EXERCISE — Lift out all lines below that contain "part".

** Start PROVIDED ENTRIES **

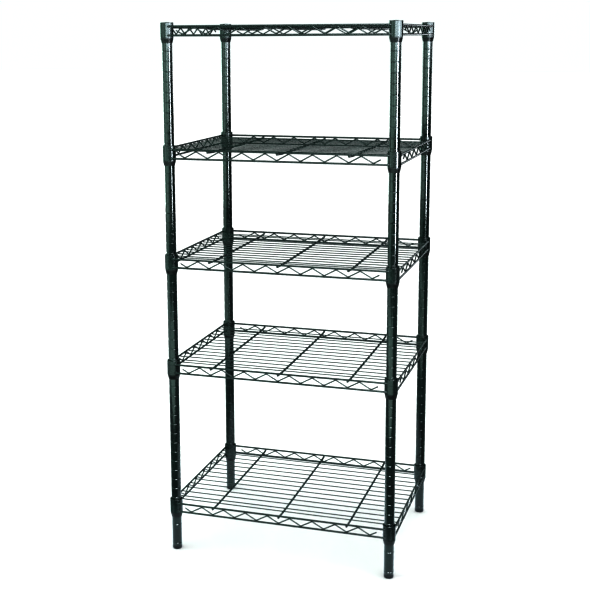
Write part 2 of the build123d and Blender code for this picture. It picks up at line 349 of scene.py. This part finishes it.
def mat_beads(shelf, dice):
    """Beads where the mat wires cross the ribs, and where they end under the side rims."""
    mat = solid_boxes(f"{shelf}_mat_wires")
    ribs = solid_boxes(f"{shelf}_cross_ribs")
    bm = bmesh.new()
    for wire in mat:
        row, radius = middle(wire), thickness(wire) / 2
        for rib in ribs:
            spot = (middle(rib).x, row.y, wire[0].z)
            add_bead(bm, spot, X, Y, scaled(MAT_CROSSING_BEAD, radius), dice)
        for end in (wire[0].x, wire[1].x):
            inward = -math.copysign(MAT_END_INSET * radius, end)
            spot = (end + inward, row.y, wire[1].z)
            add_bead(bm, spot, X, Y, scaled(MAT_END_BEAD, radius), dice)
    return mesh_piece(f"{shelf}_mat_welds", bm, MATERIALS["coated_wire"])


def truss_beads(shelf, dice):
    """Beads where the zigzags and the ribs meet the rims."""
    ribs = solid_boxes(f"{shelf}_cross_ribs")
    half_pitch = max(middle(rib).x for rib in ribs) / HALF_PITCHES_PER_RIB
    bm = bmesh.new()
    for kind, along, across in (("long", X, Y), ("side", Y, X)):
        rims = solid_boxes(f"{shelf}_{kind}_rims")
        radius = thickness(rims[0]) / 2
        rim_heights = sorted({round(middle(rim).z, 5) for rim in rims})
        low_z, top_z = rim_heights[0] + radius, rim_heights[-1] - radius
        for zigzag in solid_boxes(f"{shelf}_{kind}_zigzags"):
            centre = middle(zigzag)
            reach = (zigzag[1] - zigzag[0]).dot(along) / 2
            bends = int(reach / half_pitch)
            for number in range(-bends, bends + 1):
                spot = Vector(centre) + along * (number * half_pitch - centre.dot(along))
                spot.z = top_z if number % 2 else low_z
                add_bead(bm, spot, along, across, ZIGZAG_BEAD, dice)
        if kind == "long":
            for rib in ribs:
                for rim in rims:
                    if middle(rim).z > rim_heights[0] + radius:
                        spot = (middle(rib).x, middle(rim).y, middle(rim).z - radius)
                        add_bead(bm, spot, X, Y, RIB_END_BEAD, dice)
    return mesh_piece(f"{shelf}_truss_welds", bm, MATERIALS["coated_wire"])


def collar_beads(shelf, dice):
    """A fillet round each rim wire where it enters a collar."""
    collars = [(middle(box), (box[1].x - box[0].x) / 2) for box in solid_boxes(f"{shelf}_collars")]
    bm = bmesh.new()
    for kind, along, across in (("long", X, Y), ("side", Y, X)):
        for rim in solid_boxes(f"{shelf}_{kind}_rims"):
            centre, radius = middle(rim), thickness(rim) / 2
            for side in (-1, 1):
                end = centre.dot(along) + side * (rim[1] - rim[0]).dot(along) / 2
                post, collar_r = min(
                    collars,
                    key=lambda c: abs(c[0].dot(along) - end)
                    + abs(c[0].dot(across) - centre.dot(across)),
                )
                offset = centre.dot(across) - post.dot(across)
                entry = math.sqrt(collar_r ** 2 - offset ** 2)
                spot = along * (post.dot(along) - side * (entry + COLLAR_BEAD_GAP))
                spot += across * centre.dot(across)
                spot.z = centre.z
                sizes = (COLLAR_BEAD_HALF, *scaled(COLLAR_BEAD_SHARES, radius))
                add_bead(bm, spot, along, across, sizes, dice)
    return mesh_piece(f"{shelf}_collar_welds", bm, MATERIALS["coated_wire"])


# ---- stage ------------------------------------------------------------------------------
FLOOR_HALF = 40.0            # half the length of a side of the floor
GLOW_MARGIN = (0.20, 0.22)   # of the glow on the floor, past the rack in X and in Y
GLOW_LIFT = 1 * MM           # height of the glows over the floor
SHEEN_DROP = 0.5 * MM        # of the sheen under the glows, so that it does not hide them
FRONT_GLOW_Y = -2.0
SUN_STRENGTH = 5.2
SUN_SPREAD = math.radians(120)
FLOOR_COLOUR = (0.715, 0.725, 0.725, 1)
AIM = (0, 0, 0.75)           # point the panels face, a little above the rack's middle
PRINT_GAMMA = 0.48           # thin dark wires mix with the white as in a reduced print
COOL_WHITE = (0.92, 0.96, 1.0)
SKY_WHITE = (0.85, 0.95, 1.0)
BACKDROP_COLOUR = (1.0, 1.05, 1.05, 1)
BLUE_WHITE = (0.84, 0.94, 1.0)
GREEN_WHITE = (0.78, 1.0, 0.92)


def make_floor():
    """A pale floor. Gloss sees the floor panels of make_light instead of it."""
    paint = Paint("studio_floor")
    paint.constants(Base_Color=FLOOR_COLOUR, Roughness=0.9, Specular_IOR_Level=0.1)
    bm = bmesh.new()
    corners = [(-1, -1), (1, -1), (1, 1), (-1, 1)]
    bm.faces.new([bm.verts.new((x * FLOOR_HALF, y * FLOOR_HALF, 0)) for x, y in corners])
    floor = mesh_piece("studio_floor", bm, paint.material)
    floor.visible_glossy = False


def make_panel(
    name, azimuth, elevation, distance, size, radiance, colour, diffuse=False, aim=AIM
):
    """Rectangular light facing the point aim, seen in gloss and, if diffuse, lighting mattes.

    Azimuth 0 stands at -Y and 90 at +X. Angles are in degrees, and size is width and height.
    """
    width, tall = size
    light = bpy.data.lights.new(name, "AREA")
    light.shape = "RECTANGLE"
    light.size, light.size_y = width, tall
    light.energy = radiance * math.pi * width * tall
    light.color = colour
    panel = bpy.data.objects.new(name, light)
    turn, rise = math.radians(azimuth), math.radians(elevation)
    back = Vector((
        math.sin(turn) * math.cos(rise), -math.cos(turn) * math.cos(rise), math.sin(rise)
    ))
    panel.location = Vector(aim) + back * distance
    panel.rotation_euler = (math.pi / 2 - rise, 0, turn)
    panel.visible_camera = False
    panel.visible_diffuse = diffuse
    bpy.context.scene.collection.objects.link(panel)


def make_light():
    """The white backdrop, the light from above and the panels that the coatings mirror."""
    world = bpy.data.worlds.new("studio")
    bpy.context.scene.world = world
    world.use_nodes = True
    background = world.node_tree.nodes["Background"]
    background.inputs["Color"].default_value = BACKDROP_COLOUR
    world.cycles_visibility.glossy = False
    world.cycles_visibility.diffuse = False
    sun = bpy.data.lights.new("overhead", "SUN")
    sun.energy = SUN_STRENGTH
    sun.angle = SUN_SPREAD
    overhead = bpy.data.objects.new("overhead", sun)
    overhead.visible_glossy = False
    bpy.context.scene.collection.objects.link(overhead)
    glow = [2 * (CAD_BOX[1][axis] + GLOW_MARGIN[axis]) for axis in (0, 1)]
    drop = AIM[2] - GLOW_LIFT
    make_panel("floor_sheen", 0, -90, drop + SHEEN_DROP, (8.0, 8.0), 0.5, BLUE_WHITE)
    make_panel("floor_glow", 0, -90, drop, glow, 1.7, BLUE_WHITE)
    front = (0, FRONT_GLOW_Y, AIM[2])
    make_panel("front_glow", 0, -90, drop, (3.0, 1.6), 3.2, GREEN_WHITE, aim=front)
    make_panel("room", 10, 8, 4.5, (9.0, 3.0), 0.6, GREEN_WHITE)
    make_panel("left_wall", -66, 8, 3.2, (3.8, 3.4), 2.0, GREEN_WHITE, diffuse=True)
    make_panel("left_ceiling", -66, 50, 3.0, (3.8, 2.2), 2.4, GREEN_WHITE)
    make_panel("front_wall", -28, 6.7, 3.0, (3.2, 1.4), 2.5, GREEN_WHITE)
    make_panel("front_window", 12, 6.6, 3.2, (2.0, 0.45), 4.0, GREEN_WHITE)
    make_panel("side_strip", 60, 10, 1.4, (0.28, 0.70), 46.0, COOL_WHITE)
    make_panel("high_window", 55, 22, 3.0, (8.5, 1.2), 17.0, SKY_WHITE)
    make_panel("overhead_front", 14, 48, 2.8, (1.8, 0.8), 24.0, COOL_WHITE)
    make_panel("upper_right", 45, 62, 2.6, (1.6, 1.2), 12.0, COOL_WHITE)
    make_panel("back_window", 230, 14, 3.6, (2.2, 2.6), 4.0, GREEN_WHITE)
    make_panel("back_wall", 164, 5.7, 5.0, (1.7, 0.8), 4.3, COOL_WHITE)


def make_camera():
    """The camera at the photograph's viewing angle."""
    data = bpy.data.cameras.new("camera")
    data.lens = CAMERA_LENS
    data.sensor_fit = "HORIZONTAL"
    data.shift_x, data.shift_y = CAMERA_SHIFT
    camera = bpy.data.objects.new("camera", data)
    aim = Matrix.Rotation(CAMERA_TURN, 4, "Z") @ Matrix.Rotation(math.pi / 2 + CAMERA_TILT, 4, "X")
    aim = aim @ Matrix.Rotation(CAMERA_ROLL, 4, "Z")
    camera.matrix_world = Matrix.Translation(CAMERA_PLACE) @ aim
    bpy.context.scene.collection.objects.link(camera)
    bpy.context.scene.camera = camera


make_camera()
make_floor()
make_light()
bpy.context.scene.view_settings.view_transform = "Standard"
bpy.context.scene.view_settings.gamma = PRINT_GAMMA
dress_cad_nodes()

for shelf in SHELVES:
    dice = random.Random(shelf)
    for make_beads in (mat_beads, truss_beads, collar_beads):
        beads = make_beads(shelf, dice)
        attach(beads, f"{shelf}_shelf")
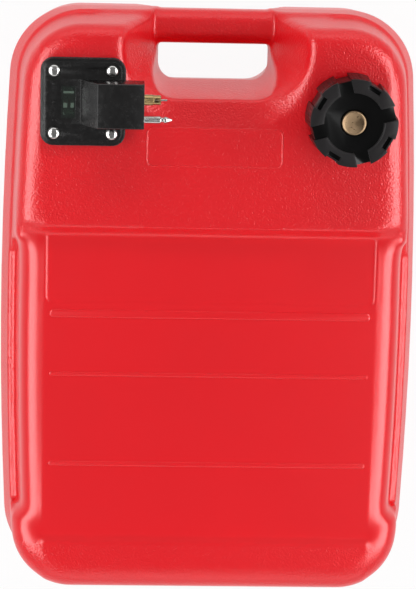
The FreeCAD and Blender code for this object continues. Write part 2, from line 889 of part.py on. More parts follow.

** End PROVIDED ENTRIES **

FINAL RESULT —
Write part 2 of the build123d and Blender code for this picture. It picks up at line 349 of scene.py. This part finishes it.
The FreeCAD and Blender code for this object continues. Write part 2, from line 889 of part.py on. More parts follow.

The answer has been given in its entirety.